El otro día terminé de leer la obra de Richard Rorty, un filósofo estadounidense de corte postmodernista. La lectura, aparte de la retórica y dificultad de su prosa, ha sido una experiencia apasionante. La ha sido, queridísimos lectores, porque mis pensamientos han empatizado con los suyos. Hace años - y valga la anécdota que les cuento - mientras tomaba café en El Capri, conocí a un tipo de aspecto desaliñado y cultura refinada. Aquel tipo me regaló un libro escrito por él a cambio de un carajillo. Licenciado en filosofía por la Universidad de Murcia hablamos largo y tendido sobre el Manifiesto Comunista y el fin de su ideología. Me dijo que si Dickens hubiese tomado una caña con Marx en un garito londinense, Oliver Twist sería algo más que una novela por entregas.
Mientras leía a Rorty, me vino a la mente el diálogo que mantuve con el tipo del párrafo de arriba. Me vino a la mente, como les digo, porque el autor menciona a Dickens a lo largo de su obra. Según Richard Rorty, la literatura pone de relieve las pasiones y necesidades de la época. Unas pasiones necesarias para el surgimiento del Estado de derecho. Las escenas descritas en Oliver Twist fueron, según el propio Rorty, necesarias para el pensamiento político de la modernidad. Lo fueron porque dibujaron de forma fiel la situación de los pobres. Pobres que servirían para ilustrar la crítica que hizo Marx a la cuestión social, la desigualdad exacerbada que se vivió en Inglaterra tras la Revolución Industrial. Así las cosas, la literatura se convierte, siguiendo a Rorty, en un instrumento más pragmático que la filosofía para entender el funcionamiento del Estado. Sin literatura, y esta es la grandeza de Rorty, las élites no serían sensibles a las necesidades de la gente.

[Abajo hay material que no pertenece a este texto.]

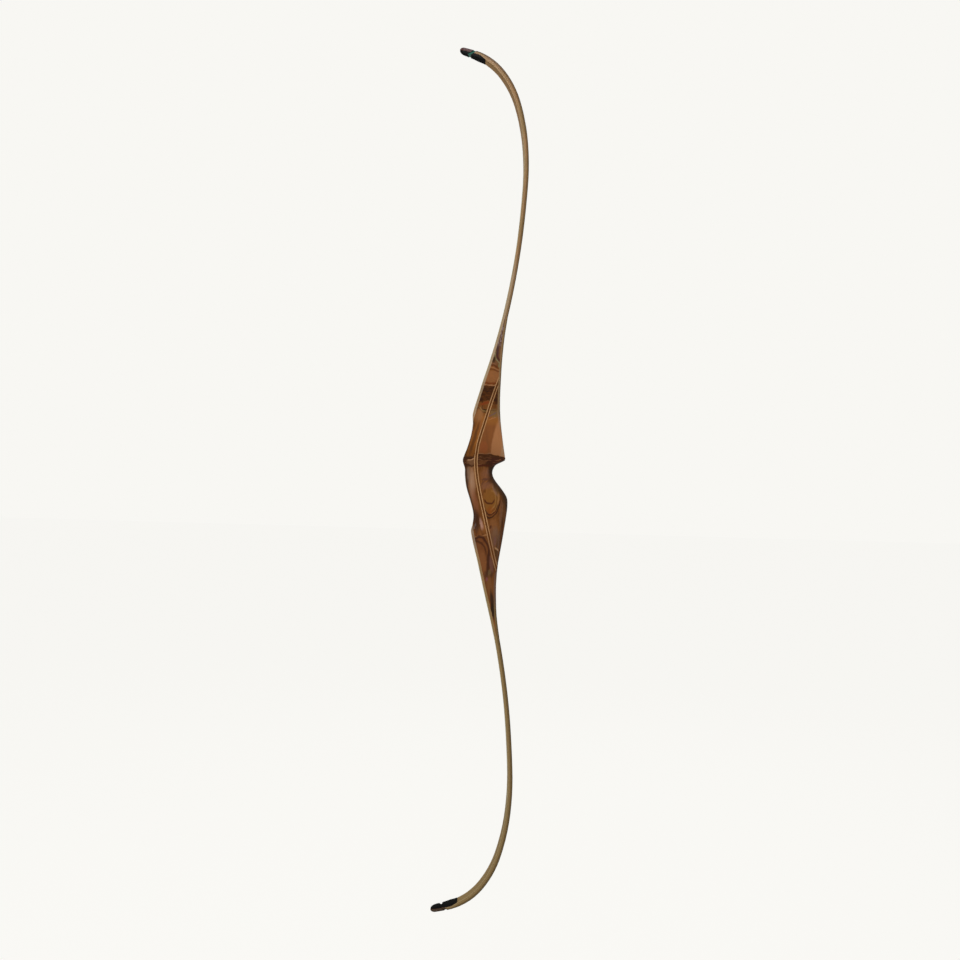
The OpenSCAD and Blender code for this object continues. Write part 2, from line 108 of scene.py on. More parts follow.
# Node graphs
class Graph:
    """Builds one material's nodes, in mm. Numbers, sockets and vectors go into the same calls."""

    def __init__(self, name, along=False):
        self.material = bpy.data.materials.new(name)
        self.material.use_nodes = True
        self.tree = self.material.node_tree
        self.tree.nodes.clear()
        coords = self.tree.nodes.new("ShaderNodeTexCoord")
        self.place = self.vector("MULTIPLY", coords.outputs["Object"], (MM, MM, MM))
        geometry = self.tree.nodes.new("ShaderNodeNewGeometry")
        self.normal = geometry.outputs["Normal"]
        self.x, _, self.z = self.split(self.place)
        self.grained = self.place
        if along:
            reader = self.tree.nodes.new("ShaderNodeAttribute")
            reader.attribute_name = "along"
            self.grained = reader.outputs["Vector"]

    def put(self, socket, value):
        """Links a socket's value to it, or sets a constant one."""
        if isinstance(value, bpy.types.NodeSocket):
            self.tree.links.new(value, socket)
        else:
            socket.default_value = value

    def vector(self, operation, a, b):
        n = self.tree.nodes.new("ShaderNodeVectorMath")
        n.operation = operation
        self.put(n.inputs[0], a)
        self.put(n.inputs[1], b)
        return n.outputs["Value" if operation == "DOT_PRODUCT" else "Vector"]

    def split(self, v):
        """The x, y and z of a vector."""
        n = self.tree.nodes.new("ShaderNodeSeparateXYZ")
        self.put(n.inputs[0], v)
        return n.outputs

    def math(self, operation, a, b=None, c=None, clamp=False):
        n = self.tree.nodes.new("ShaderNodeMath")
        n.operation = operation
        n.use_clamp = clamp
        for socket, value in zip(n.inputs, (a, b, c)):
            if value is not None:
                self.put(socket, value)
        return n.outputs[0]

    def both(self, a, b):
        """Product of two values, such as a share and a mask."""
        return self.math("MULTIPLY", a, b)

    def fall(self, v, start, end, low=0.0, high=1.0):
        """Smooth step of v: low at start and before, high at end and beyond."""
        n = self.tree.nodes.new("ShaderNodeMapRange")
        n.interpolation_type = "SMOOTHSTEP"
        for key, value in (("Value", v), ("From Min", start), ("From Max", end),
                           ("To Min", low), ("To Max", high)):
            self.put(n.inputs[key], value)
        return n.outputs[0]

    def band(self, v, rise, drop):
        """1 between two smooth steps of v, each given as its start and end."""
        return self.both(self.fall(v, *rise), self.fall(v, *drop))

    def noise(self, v, size, detail=2.0, rough=0.5, colour=False):
        """Noise from 0 to 1 whose grain has a size along each axis of v."""
        box = self.tree.nodes.new("ShaderNodeMapping")
        box.vector_type = "TEXTURE"
        self.put(box.inputs["Vector"], v)
        box.inputs["Scale"].default_value = size
        n = self.tree.nodes.new("ShaderNodeTexNoise")
        self.put(n.inputs["Vector"], box.outputs[0])
        n.inputs["Scale"].default_value = 1.0
        n.inputs["Detail"].default_value = detail
        n.inputs["Roughness"].default_value = rough
        return n.outputs["Color" if colour else "Fac"]

    def shaken(self, v, size, reach):
        """v moved to and fro by noise of a size, up to half of reach each way."""
        half = (0.5, 0.5, 0.5)
        shift = self.vector("SUBTRACT", self.noise(v, size, colour=True), half)
        return self.vector("ADD", v, self.vector("MULTIPLY", shift, reach))

    def cells(self, v):
        """Distance to the nearest of scattered points."""
        n = self.tree.nodes.new("ShaderNodeTexVoronoi")
        self.put(n.inputs["Vector"], v)
        n.inputs["Scale"].default_value = 1.0
        return n.outputs["Distance"]

    def radius(self, v, middle, reach, turned=0):
        """Distance from a spot on the bow's side, 1 at the rim of its ellipse.

        Plain dot products, because with a Mapping node for each spot the riser rendered black."""
        c, s = math.cos(math.radians(turned)), math.sin(math.radians(turned))
        parts = []
        for (way_x, way_z), size in (((c, -s), reach[0]), ((s, c), reach[1])):
            along = self.vector("DOT_PRODUCT", v, (way_x / size, 0, way_z / size))
            start = (middle[0] * way_x + middle[1] * way_z) / size
            parts.append(self.math("SUBTRACT", along, start))
        across = self.both(parts[0], parts[0])
        return self.math("SQRT", self.math("MULTIPLY_ADD", parts[1], parts[1], across))

    def mix(self, share, a, b):
        """A colour from a to b by share. Each may be a socket or #rrggbb."""
        n = self.tree.nodes.new("ShaderNodeMix")
        n.data_type = "RGBA"
        for key, value in ((0, share), (6, a), (7, b)):
            if isinstance(value, str):
                value = linear(value)
            self.put(n.inputs[key], value)
        return n.outputs[2]

    def bump(self, height, depth, strength):
        """Relief: depth in metres is what a height of 1 stands out."""
        n = self.tree.nodes.new("ShaderNodeBump")
        n.inputs["Strength"].default_value = strength
        n.inputs["Distance"].default_value = depth
        self.put(n.inputs["Height"], height)
        return n.outputs[0]

    def finish(self, colour, rough, normal, **fixed):
        """The shader: colour, roughness and normal, and constant values by socket name."""
        shader = self.tree.nodes.new("ShaderNodeBsdfPrincipled")
        self.put(shader.inputs["Base Color"], colour)
        self.put(shader.inputs["Roughness"], rough)
        self.put(shader.inputs["Normal"], normal)
        for key, value in fixed.items():
            shader.inputs[key.replace("_", " ")].default_value = value
        out = self.tree.nodes.new("ShaderNodeOutputMaterial")
        self.tree.links.new(shader.outputs[0], out.inputs["Surface"])
        return self.material


# Finishes. Under a coat the base has no gloss of its own, which would glare at grazing angles
COAT = {"Coat_Weight": 0.16, "Coat_Roughness": 0.12, "Specular_IOR_Level": 0.0}
GLASS_COAT = {"Coat_Weight": 0.06, "Coat_Roughness": 0.24, "Specular_IOR_Level": 0.0}
FIBRE_COAT = {"Coat_Weight": 0.03, "Coat_Roughness": 0.2, "Specular_IOR_Level": 0.0}
WAX = {"Sheen_Weight": 0.15, "Specular_IOR_Level": 0.1}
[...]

En días como hoy, el pensamiento de Rorty se convierte en inmortal en el ideario colectivo. La gente echa en falta la humanización de la política. Los políticos son vistos como gente distinta y alejada a los problemas de sus pueblos. Unos pueblos que sufren cada día los recortes, la precariedad laboral y la angustia existencial que supone el relevo generacional. Por ello, queridísimos lectores, es necesario más arte que filosofía para entender la política. Más arte - en todas sus vertientes - para que las pasiones rieguen de empatía los surcos de "los de arriba". Para ello, el cine debería retratar las emociones escondidas en las alfombras de la mayoría. Películas como Barrio, los lunes al sol y otras de temática social servirían para que los políticos se asomaran a la realidad del electorado. La literatura debería, siguiendo a Rorty, reescribir la segunda parte de Galdós. Una segunda parte, como les digo, que reflejara las penurias que sufren muchos pobres con corbata.

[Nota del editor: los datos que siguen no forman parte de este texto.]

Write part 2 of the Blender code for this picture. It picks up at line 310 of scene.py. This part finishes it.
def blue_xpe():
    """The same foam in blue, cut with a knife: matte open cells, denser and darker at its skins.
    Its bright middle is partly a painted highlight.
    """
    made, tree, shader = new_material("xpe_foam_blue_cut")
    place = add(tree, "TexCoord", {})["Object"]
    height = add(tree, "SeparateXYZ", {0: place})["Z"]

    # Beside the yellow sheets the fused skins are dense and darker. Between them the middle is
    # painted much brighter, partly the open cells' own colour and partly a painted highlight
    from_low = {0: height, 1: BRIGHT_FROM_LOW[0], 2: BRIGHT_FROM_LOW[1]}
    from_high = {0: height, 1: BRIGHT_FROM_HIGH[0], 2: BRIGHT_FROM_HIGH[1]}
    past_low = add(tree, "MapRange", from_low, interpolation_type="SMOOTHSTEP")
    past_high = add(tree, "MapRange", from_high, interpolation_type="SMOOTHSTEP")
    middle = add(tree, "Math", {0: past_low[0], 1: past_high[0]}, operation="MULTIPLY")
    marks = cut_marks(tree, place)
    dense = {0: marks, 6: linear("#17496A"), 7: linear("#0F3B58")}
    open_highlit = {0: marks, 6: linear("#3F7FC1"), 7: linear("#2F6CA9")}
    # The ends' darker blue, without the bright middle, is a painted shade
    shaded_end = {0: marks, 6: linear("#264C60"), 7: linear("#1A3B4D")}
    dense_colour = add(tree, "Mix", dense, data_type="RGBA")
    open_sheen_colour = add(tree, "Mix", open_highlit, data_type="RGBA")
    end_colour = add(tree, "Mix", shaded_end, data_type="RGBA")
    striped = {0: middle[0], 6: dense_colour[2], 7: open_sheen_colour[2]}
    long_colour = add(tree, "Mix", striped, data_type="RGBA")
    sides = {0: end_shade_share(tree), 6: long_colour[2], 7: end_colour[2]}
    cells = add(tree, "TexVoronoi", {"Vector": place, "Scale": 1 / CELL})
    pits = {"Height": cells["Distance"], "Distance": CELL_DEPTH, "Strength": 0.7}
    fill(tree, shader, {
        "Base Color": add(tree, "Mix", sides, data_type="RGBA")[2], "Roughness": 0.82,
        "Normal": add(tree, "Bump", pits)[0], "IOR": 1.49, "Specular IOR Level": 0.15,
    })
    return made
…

La arquitectura, por su parte, debería representar la discriminación por sexo, raza o religión que sufren las sociedades. Rascacielos grandes y azules en contraste con edificios feos y rosas para criticar, desde lo urbano, el desequilibrio social entre lo masculino y lo femenino. Esculturas en las grandes avenidas con los nombres de las mujeres, que cada año fallecen a manos de sus parejas. Falta, como les digo, una arquitectura de denuncia social para que los Quijotes bajen de sus caballos y vean la realidad desde la perspectiva de sus Sanchos. No podemos seguir atornillados a la ilusión del romanticismo. Un romanticismo que retrata cada día los ideales del credo americano. Es el momento de hacer visible la miseria material que se acumula en los intramuros de muchas instituciones. Estamos, como diría Dickens si viviera, ante una sociedad enferma por el síndrome de Diógenes que padece. Una sociedad de vergüenzas reprimidas, de talentos desperdiciados y de periódicos que contribuyen a la perpetuación de la ceguera.